Quote exactly the lines spanning from the top of the data below to the line that contains "from mathutils import Matrix, Vector", including both.

-- START --

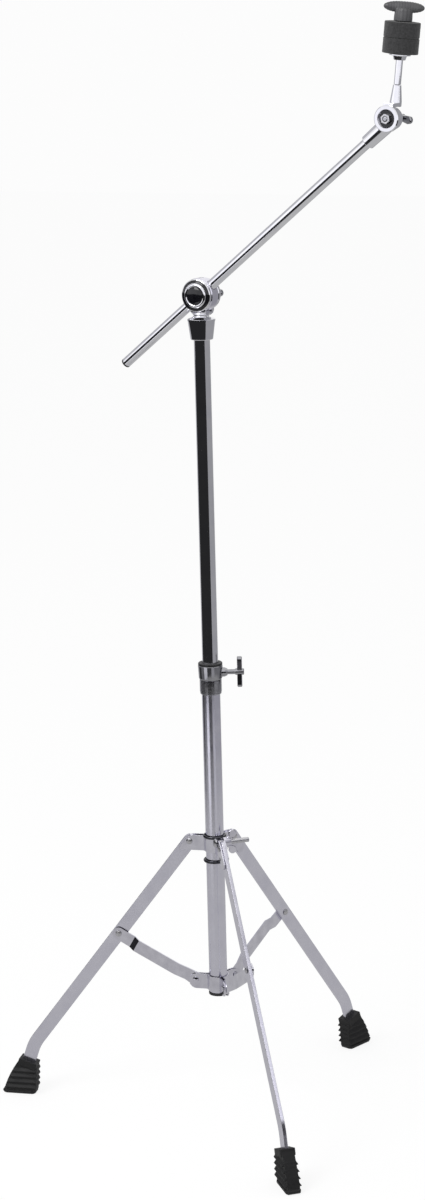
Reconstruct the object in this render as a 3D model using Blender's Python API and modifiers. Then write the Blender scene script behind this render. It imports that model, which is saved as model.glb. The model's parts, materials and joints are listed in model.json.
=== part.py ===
# Boom cymbal stand: a folding tripod of flat legs, a two-piece telescoping mast,
# a ratchet tilter that clamps a boom, and a second ratchet tilter with the cymbal rod.
# Metres, +Z up. The boom points to +X and the mast stands on its own vertical axis.

import bmesh
import bpy
from math import atan2, cos, pi, radians, sin, sqrt, tan
from mathutils import Matrix, Vector

MM = 0.001

# Clearances and mesh fineness
GAP = 0.3 * MM               # between neighbouring pieces
MERGE = 0.00005
TUBE_STEPS = 32              # facets round a tube, cap or felt
SMALL_STEPS = 16             # facets round a rivet, bolt or hole

# Mast
LOWER_TUBE_D = 22.2 * MM
UPPER_TUBE_D = 19.05 * MM
TUBE_WALL = 1.2 * MM
LOWER_TUBE_FOOT = 150.0 * MM     # height of its open lower end
COLLAR_FOOT = 528.0 * MM         # height of the height collar's lower rim
UPPER_TUBE_LENGTH = 535.0 * MM
TILTER_HEIGHT = 1007.0 * MM      # height of the main ratchet's axis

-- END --

Output of the task:
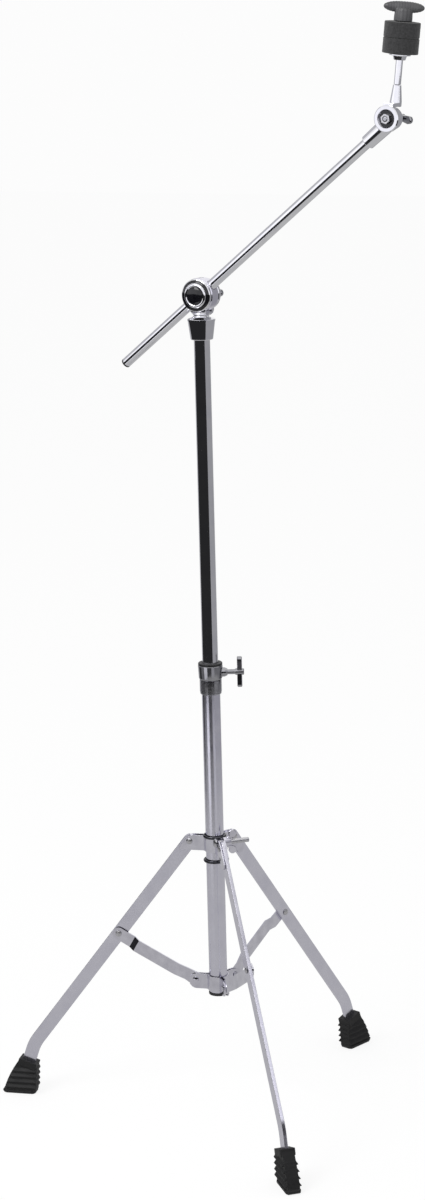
Reconstruct the object in this render as a 3D model using Blender's Python API and modifiers. Then write the Blender scene script behind this render. It imports that model, which is saved as model.glb. The model's parts, materials and joints are listed in model.json.
=== part.py ===
# Boom cymbal stand: a folding tripod of flat legs, a two-piece telescoping mast,
# a ratchet tilter that clamps a boom, and a second ratchet tilter with the cymbal rod.
# Metres, +Z up. The boom points to +X and the mast stands on its own vertical axis.

import bmesh
import bpy
from math import atan2, cos, pi, radians, sin, sqrt, tan
from mathutils import Matrix, Vector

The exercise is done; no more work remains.